Roger Aines Biography

Roger Aines

Roger D. Aines, Ph.D

Senior Advisor for Carbon Dioxide Removal

DOE Office of the Under Secretary for Energy and Innovation

 

Energy Program Chief Scientist

Lawrence Livermore National Laboratory

Global Security Principal Directorate

Contact 925-423-7184

aines1 [at] llnl.gov (aines1[at]llnl[dot]gov)

 

EDUCATION AND PROFESSIONAL EXPERIENCE

Ph.D., Geochemistry, California Institute of Technology (1984)

B.A., Chemistry, Carleton College (1978)

LLNL: Energy Program Chief Scientist (2018-present), Carbon Management Program Leader (2010-2018), NARAC Chief Technical Officer, Risk and Assessment (2008-2008), Environmental Science Division Leader (2003-2006)

Technical Career: Nuclear waste storage, groundwater cleanup, and stochastic modeling.  Leads the Carbon Initiative; twenty-two patents in the areas of carbon capture and environmental cleanup and has over eighty publications.

 

PROFESSIONAL INTERESTS

Roger Aines is the Senior Advisor for Carbon Dioxide Removal in the DOE Office of the Under Secretary for Energy and Innovation. He provides oversight and assistance with all aspects of the Carbon Negative initiative, including providing technical advice and guidance to the Under Secretary program portfolio to support the advancement of technologies to reduce carbon emissions and other environmental impacts of fossil fuel production and use, particularly the hardest-to-decarbonize applications in the electricity and industrial sectors. He is on detail from his position as Energy Program Chief Scientist at Lawrence Livermore Laboratory, which conducts government and private sector research in clean energy technology.

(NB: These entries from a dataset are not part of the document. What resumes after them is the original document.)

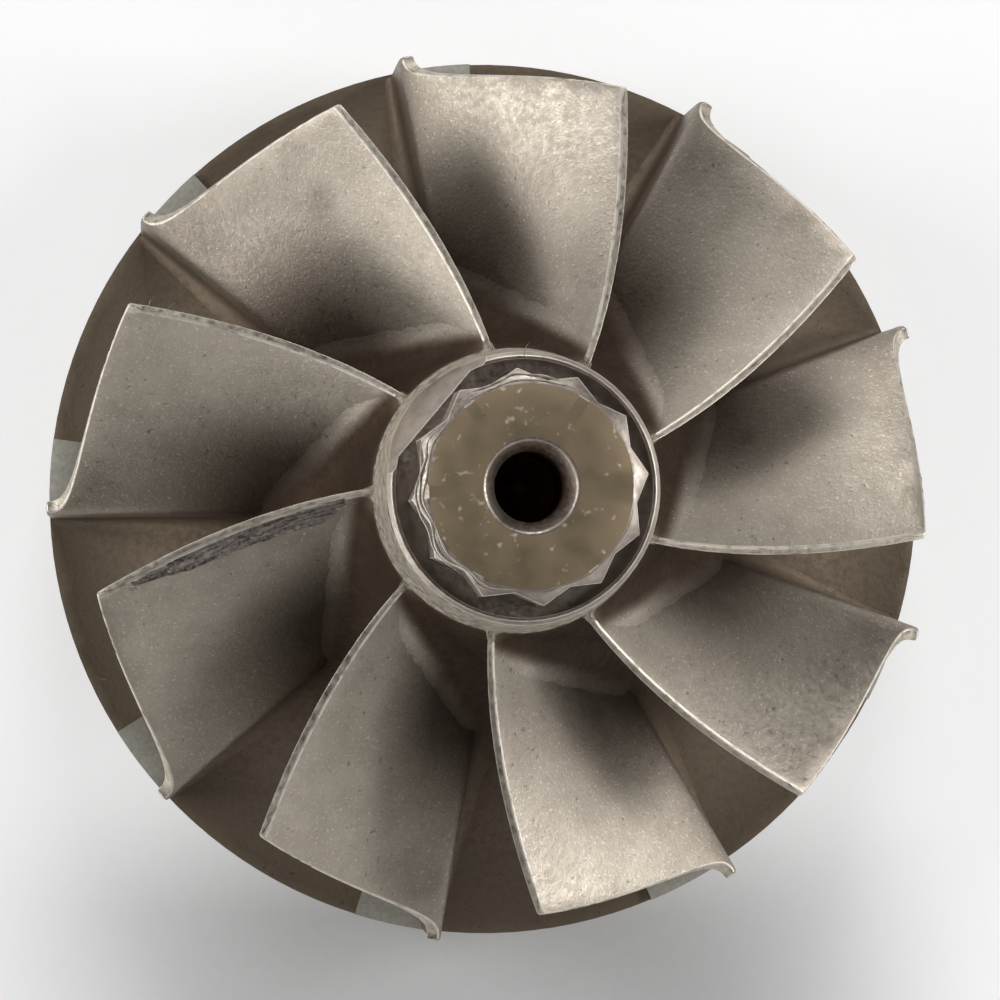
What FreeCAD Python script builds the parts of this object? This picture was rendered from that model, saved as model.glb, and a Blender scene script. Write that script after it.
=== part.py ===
import FreeCAD, Part
import math
import os

import Sketcher
from FreeCAD import Placement, Rotation, Vector

# A radial-inflow turbine wheel, cast as one piece.
# The axis is Z. The wheel stands on the flat end of its weld boss at z = 0, nose up.
# "disc_front" is the height of the disc's front face at the rim, and blade heights start there.

os.makedirs("parts", exist_ok=True)
doc = FreeCAD.newDocument("turbine_wheel")

SIZES = [
    # disc and weld boss
    ("disc_radius", 27.0),
    ("rim_thickness", 1.3),
    ("back_rise", 1.6),
    ("boss_radius", 7.5),
    ("boss_length", 5.0),
    ("boss_fillet", 1.5),
    ("boss_chamfer", 0.4),
    ("dam_radius", 4.0),
    ("dam_depth", 8.0),
    ("dam_chamfer", 0.5),
    # nose: collar, twelve-point drive and centre hole
    ("collar_radius", 7.67),
    ("collar_height", 25.16),
    ("collar_chamfer", 0.25),
    ("lip_width", 0.45),
    ("relief_depth", 0.6),
    ("drive_across_flats", 11.4),
    ("drive_angle", 6.5),
    ("drive_height", 4.1),
    ("face_radius", 5.65),
    ("face_bevel_angle", 32.0),
    ("centre_mouth_radius", 2.54),
    ("centre_radius", 1.98),
    ("centre_depth", 7.0),
    # balance cut ground across the collar
    ("balance_angle", 140.0),
    ("balance_width", 1.45),
    ("balance_drop", 2.75),
    # blades
    ("blade_count", 9),
    ("first_blade_angle", 102.05),
    ("inducer_height", 7.76),
    ("exducer_inset", 2.41),
    ("exducer_tip_height", 16.16),
    ("exducer_hub_height", 19.61),
    ("exducer_bow", 0.17),
    ("shroud_squareness", 2.33),
    ("bend_start", 7.78),
    ("bend_softness", 0.25),
    ("tip_turn_angle", 27.95),
    ("turn_growth", 0.214),
    ("inducer_tip_thickness", 0.58),
    ("inducer_hub_thickness", 1.9),
    ("exducer_tip_thickness", 0.32),
    ("exducer_hub_thickness", 0.36),
    ("inducer_edge_radius", 0.2),
    ("blade_overrun", 2.0),
    ("root_depth", 1.0),
    # low cast pad on the disc behind each blade's leading edge
    ("pad_angle", 9.7),
    ("pad_width", 1.9),
    ("pad_height", 0.45),
]

sheet = doc.addObject("Spreadsheet::Sheet", "Sizes")
for row, (alias, number) in enumerate(SIZES, start=1):
    sheet.set("A%d" % row, alias)
    sheet.set("B%d" % row, str(number))
    sheet.setAlias("B%d" % row, alias)
doc.recompute()


class Size:
    """A number together with the sheet expression that it comes from."""

    def __init__(self, number, text):
        self.number = number
        self.text = text

    def __add__(self, other):
        return Size(self.number + other.number, "(%s + %s)" % (self.text, other.text))

    def __sub__(self, other):
        return Size(self.number - other.number, "(%s - %s)" % (self.text, other.text))

    def __mul__(self, factor):
        return Size(self.number * factor, "(%s * %.9f)" % (self.text, factor))


def size(alias):
    return Size(float(getattr(sheet, alias)), "Sizes." + alias)


ZERO = Size(0.0, "0")

disc_radius = size("disc_radius")
collar_radius = size("collar_radius")
rim_back = size("boss_length") + size("back_rise")
disc_front = rim_back + size("rim_thickness")
collar_top = disc_front + size("collar_height")
relief_floor = collar_top - size("relief_depth")
face_top = collar_top + size("drive_height")
blade_count = int(round(sheet.blade_count))


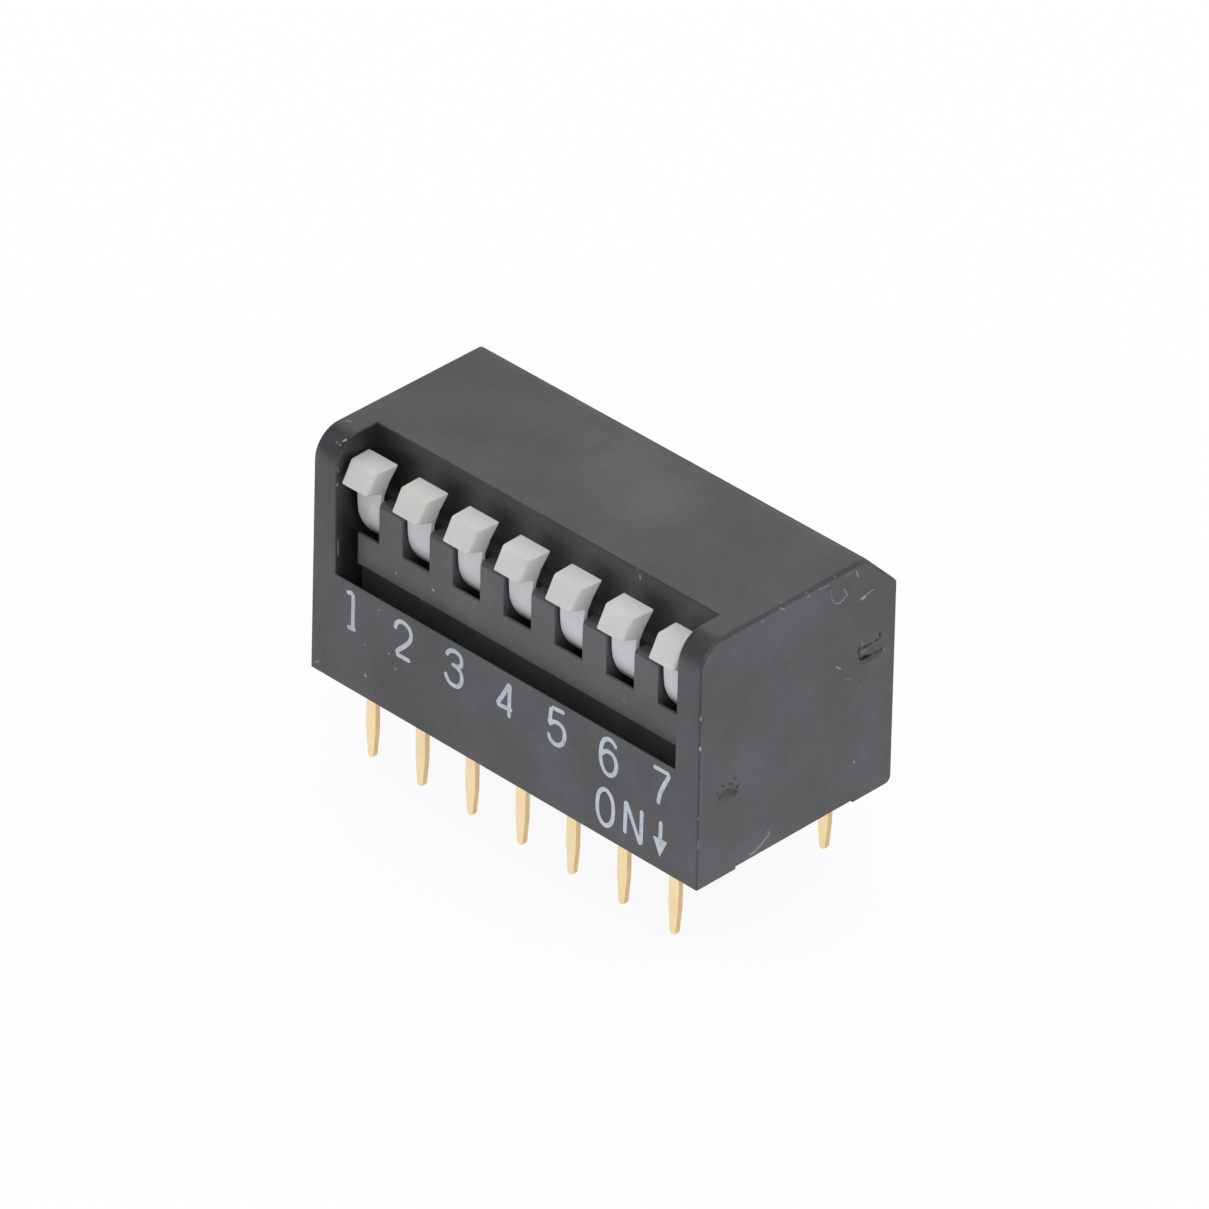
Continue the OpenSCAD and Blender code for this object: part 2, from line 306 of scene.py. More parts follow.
# light strokes on the case: from, to, width, strength
caseScratches = [
    ((9.599, 2.99, 11.96), (9.597, 3.7, 12.09), 0.06, 0.5),
    ((9.599, 3.16, 11.94), (9.599, 3.28, 11.97), 0.1, 0.9),
    ((9.594, 1.79, 12.35), (9.595, 2.02, 12.29), 0.06, 0.4),
    ((9.595, 2.02, 12.29), (9.592, 2.39, 12.48), 0.06, 0.55),
    ((9.589, 2.19, 12.78), (9.592, 2.33, 12.55), 0.05, 0.45),
    ((9.586, 1.53, 13.03), (9.591, 1.59, 12.63), 0.05, 0.22),
    ((9.591, 1.59, 12.63), (9.594, 1.79, 12.35), 0.05, 0.25),
    ((9.621, 3.2, 10.05), (9.622, 3.25, 9.99), 0.08, 0.3),
    ((9.626, 3.2, 9.66), (9.626, 3.5, 9.63), 0.08, 0.35),
    ((9.628, 3.98, 9.5), (9.628, 4.03, 9.47), 0.07, 0.4),
    ((9.63, 4.35, 9.28), (9.631, 4.38, 9.2), 0.07, 0.35),
    ((9.656, -3.1, 7.09), (9.657, -3.06, 7.04), 0.08, 0.15),
    ((9.659, -2.86, 6.84), (9.66, -2.82, 6.76), 0.08, 0.12),
    ((9.626, 1.92, 9.65), (9.629, 2.12, 9.47), 0.07, 0.45),
    ((9.635, 2.39, 8.93), (9.636, 2.64, 8.8), 0.07, 0.15),
    ((9.641, 3.04, 8.36), (9.643, 3.16, 8.24), 0.06, 0.15),
    ((9.679, 2.95, 5.18), (9.68, 2.97, 5.1), 0.08, 0.5),
    ((9.697, -2.27, 3.68), (9.696, -1.97, 3.72), 0.06, 0.6),
    ((9.696, -1.97, 3.72), (9.694, -1.61, 3.92), 0.06, 0.6),
    ((9.694, -1.61, 3.92), (9.691, -1.31, 4.12), 0.06, 0.6),
    ((9.691, -1.31, 4.12), (9.69, -1.39, 4.26), 0.05, 0.4),
    ((9.584, 2.8, 13.23), (9.587, 2.89, 12.99), 0.06, 0.6),
    ((9.581, -1.08, 13.48), (9.583, -0.81, 13.31), 0.06, 0.5),
    ((9.582, -1.98, 13.35), (9.583, -1.88, 13.31), 0.06, 0.4),
    ((9.583, 0.32, 13.28), (9.583, 0.47, 13.32), 0.06, 0.4),
    ((9.582, 0.92, 13.34), (9.583, 1.42, 13.3), 0.05, 0.4),
    ((9.583, 2.22, 13.28), (9.582, 2.52, 13.34), 0.05, 0.3),
    ((9.63, -4.92, 10.68), (9.63, -4.92, 10.58), 0.1, 0.9),
    ((9.64, -4.92, 10.05), (9.64, -4.92, 9.98), 0.07, 0.3),
    ((9.64, -4.92, 9.45), (9.64, -4.92, 9.35), 0.1, 1),
    ((9.66, -4.92, 8), (9.66, -4.92, 7.9), 0.07, 0.3),
    ((9.66, -4.92, 6.52), (9.66, -4.92, 6.42), 0.08, 0.35),
    ((9.67, -4.92, 5.5), (9.67, -4.92, 5.15), 0.06, 0.3),
    ((-8.85, -4.6, 13.22), (-8.81, -4.57, 13.25), 0.06, 0.5),
    ((-8.62, -4.46, 13.33), (-8.57, -4.38, 13.39), 0.09, 0.85),
    ((-8.66, -4.6, 13.22), (-8.62, -4.59, 13.23), 0.06, 0.6),
    ((-8.36, -4.3, 13.4), (-8.32, -4.27, 13.43), 0.06, 0.6),
    ((-9.3, -3.66, 13.53), (-9.1, -3.6, 13.53), 0.08, 0.4),
    ((-8.46, -4.84, 9.4), (-8.46, -4.83, 8.72), 0.06, 0.8),
    ((-8.46, -4.9, 11.8), (-8.46, -4.88, 11.72), 0.08, 0.8),
    ((-8.46, -4.92, 12.5), (-8.46, -4.86, 12.3), 0.05, 0.4),
    ((-9.46, -4.95, 3.72), (-9.28, -4.95, 3.84), 0.06, 0.5),
    ((-6.9, -4.95, 4.4), (-6.87, -4.95, 4.38), 0.11, 0.9),
    ((-6.25, -4.95, 7.5), (-6.2, -4.95, 7.55), 0.07, 0.4),
    ((-5.72, -4.95, 5.88), (-5.68, -4.95, 5.95), 0.07, 0.5),
    ((-5.4, -4.95, 5.4), (-5.34, -4.95, 5.45), 0.08, 0.4),
    ((-6.95, -4.95, 5.68), (-6.9, -4.95, 5.72), 0.07, 0.3),
    ((4.64, -2.96, 13.33), (4.66, -2.96, 13.18), 0.07, 0.6),
    ((1.7, -2.96, 10.9), (1.74, -2.96, 10.86), 0.07, 0.5),
]


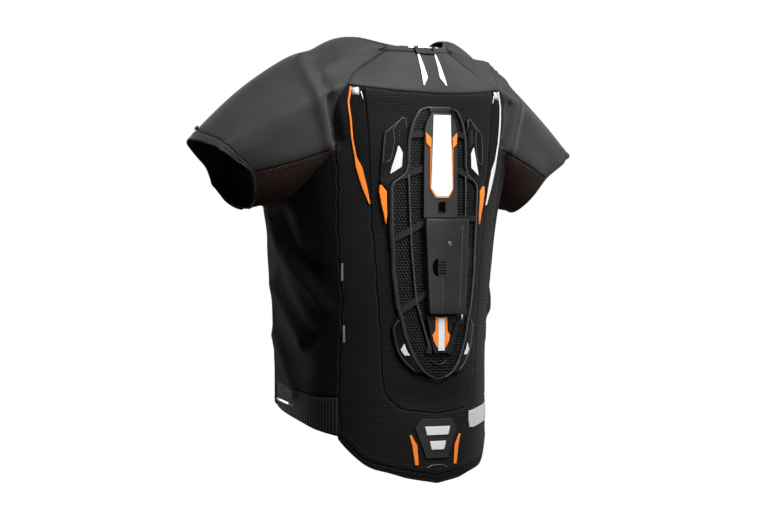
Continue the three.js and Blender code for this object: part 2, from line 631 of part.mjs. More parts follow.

Roger developed and led the Carbon Initiative at LLNL, which aims to understand, develop, and implement technologies for the removal of carbon dioxide from the atmosphere, so-called negative emissions technologies. He has been at LLNL since 1984 working on nuclear waste disposal, environmental remediation, application of stochastic methods to inversion and data fusion, management of carbon emissions including separation technology, and monitoring and verification methods for sequestration. He holds a Bachelor of Arts degree in Chemistry from Carleton College, and Doctor of Philosophy in geochemistry from the California Institute of Technology.